Café e literatura no "Traçando livros" de hoje
O prazer do café e
da literatura
Há escritores que necessitam de cigarros para escrever, como Alejandro
Zambra e Julio Ramón Ribeyro, que apareceram na última coluna. Há os que não
dispensam a bebida alcoólica, como o Bukowski. Paul Auster é adepto do chá. Henry David Thoreau acreditava que a única bebida digna para ele era a água. Eu necessito de café: não muito forte, mas
jamais fraco, xícara grande, com duas ou três colheres de açúcar, podendo ser coado na
hora ou requentado, sem muita frescura. E quando digo necessito, na verdade
quero dizer que preciso, que é imprescindível, que não vivo sem meu café. Sou
um adicto (termo técnico, mas que serve como eufemismo para viciado), sou
dependente do café. Por isso, e já que escrevi sobre o cigarro no último
Traçando livros, hoje o tributo é à “bebida negra do Diabo”, como a chamavam os
cristãos de Roma.
A lista de escritores (de ficção ou de filosofia) que preferem café é
enorme. Consta que Proust tomava muitas xícaras. Julio Cortázar também não o
dispensava e em muitos dos seus poemas ele aparece, assim como é presença
marcante no romance O jogo da amarelinha
(“Isso foi na madrugada de segunda-feira, depois de terem passado juntos a
tarde e a noite de domingo, lendo, escutando discos, levantando-se alternadamente
para aquecer o café ou fazer mate.” “...e então o cheiro do café, ah!, o cheiro
maravilhoso do café...”).
Voltaire,
o recordista entre os escritores na quantidade de cafezinhos ingeridos (até 70
xícaras por dia) afirmou: “Claro que o café é um veneno lento, pois faz
quarenta anos que o bebo e ainda não morri.” No poema “A canção de
amor de J. Alfred Prufrock”, T.S.
Eliot escreveu: “Medi minha vida em
colherinhas de café”. O filósofo escocês James Mackintosh disse que “o
poder da mente de um homem está diretamente relacionada à quantidade de café
que bebe”.
Honoré de Balzac talvez seja o maior adicto ao
café e foi quem melhor escreveu sobre o assunto.

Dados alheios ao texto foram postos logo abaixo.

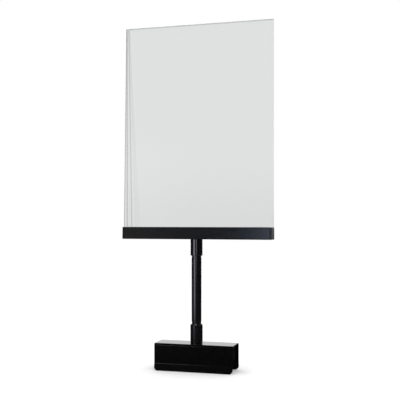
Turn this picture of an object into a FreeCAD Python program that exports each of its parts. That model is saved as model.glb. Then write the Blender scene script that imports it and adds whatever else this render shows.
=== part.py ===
import FreeCAD, Part
import math
import os

# Sign stand: a clear folded sleeve held in a channel bar, on a short round stem
# whose foot is a saddle that drops over a rail.
# Millimetres. X runs along the sign's width, -Y is the front, +Z is up.
# The origin is on the floor plane, under the stem's axis, at the saddle's lips.

# --- saddle: folded sheet, an inverted U with flared lips ---
SADDLE_LENGTH = 113.0
SADDLE_DEPTH = 36.0
SADDLE_HEIGHT = 38.0
SADDLE_SHEET = 1.5
SADDLE_BEND = 2.7        # outer radius along the two top edges
LIP_HEIGHT = 9.9
LIP_FLARE = 2.3
LIP_CORNER = 5.5         # rounded lower corners
CREASE_RADIUS = 3.0

# --- lining of the saddle ---
PAD_THICKNESS = 5.0
PAD_LENGTH = 104.0
PAD_SIDE_GAP = 1.2
LINER_THICKNESS = 0.5
LINER_LENGTH = 104.0
LINER_HEIGHT = 18.0
HEAD_RECESS_DIAMETER = 14.0

# --- stem ---
TUBE_DIAMETER = 13.8
TUBE_WALL = 1.5
NECK_DIAMETER = 13.2     # turned-down ends that enter the collars
NECK_SHOWING = 3.0
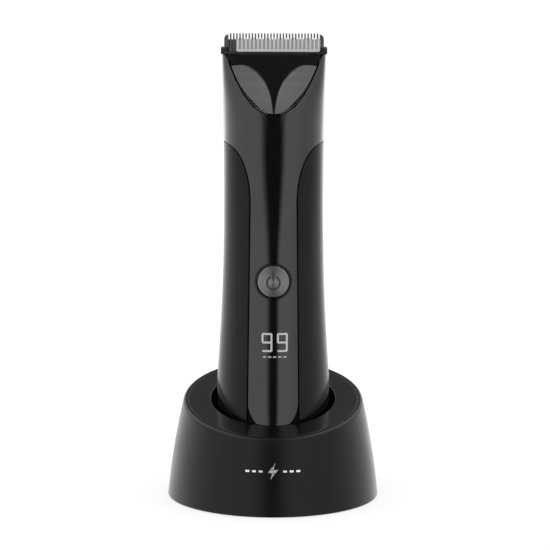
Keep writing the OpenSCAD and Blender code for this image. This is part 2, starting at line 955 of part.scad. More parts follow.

François Taillandier, em sua biografia do escritor francês, comenta que
“Balzac é Vulcano em sua fundição, trabalhando duro, suando e arfando, bebendo
litros de café e colocando para fora, num jorro inesgotável, dezenas de
romances que formam um só: Eugénie
Grandet, Ilusões perdidas, Um aconchego de solteirão, César Birotteau, A prima
Bette, O pai Goriot, Esplendores e misérias das cortesãs...” Paulo Ronai,
na introdução de A comédia humana, complementa:
“Atazanado pelas dívidas, pelos prazos marcados para a entrega dos originais; recluso
no silêncio noturno de seu gabinete mal iluminado pelas velas e separado do
resto do mundo, na hipertensão da obra da criação, com a sensibilidade
estimulada por excitantes, acima de tudo inúmeras xícaras de café; sentindo
quase materialmente a pressão de sua imaginação a reclamar vida no papel —
acaba numa exaltação permanente, uma espécie de alucinação provocada.” Consta
que ele dormia às 18h e acordava à meia-noite, quando, estimulado por até 50
xícaras de café, começava a escrever até o início da tarde do mesmo dia.
No texto “Tratado
dos excitantes modernos”, disponível
no Brasil no livro Tratados da vida
moderna (Estação liberdade, 240 páginas), Balzac escreveu sobre o consumo
de estimulantes como o álcool e o tabaco. No capítulo sobre o café, refletiu sobre
a experiência com a substância e propôs formas de obter melhores benefícios do
seu uso, clamando: “Vós, ilustres luminárias humanas (...) se aproximem e
escutem o Evangelho da vigília e do trabalho intelectual!” Uma das maneiras é
mastigar o café moído como pouquíssima água, ou até sem, e em jejum. Depois de
o café cair no estômago, “as
ideias põem-se em marcha no campo de batalha, como batalhões do grande exército,
e a batalha começa. As recordações vêm à galope, o estandarte desfraldado ao vento.
A cavalaria ligeira das analogias lança formidável carga, a artilharia da
lógica apronta as peças e munições, as lâminas do engenho atacam como
atiradores certeiros. Surgem as figuras; o papel é coberto com tinta; a vigília
transcorre entre torrentes de água negra como a pólvora das batalhas”.
Graças
ao café, portanto, podemos hoje ler obras monumentais como A comédia humana. E é essa bebida também que manterá despertos e
estimulará outros tantos escritores que criarão outras obras-primas da
literatura, em vigílias que transcorrerão entre torrentes de bits e bytes.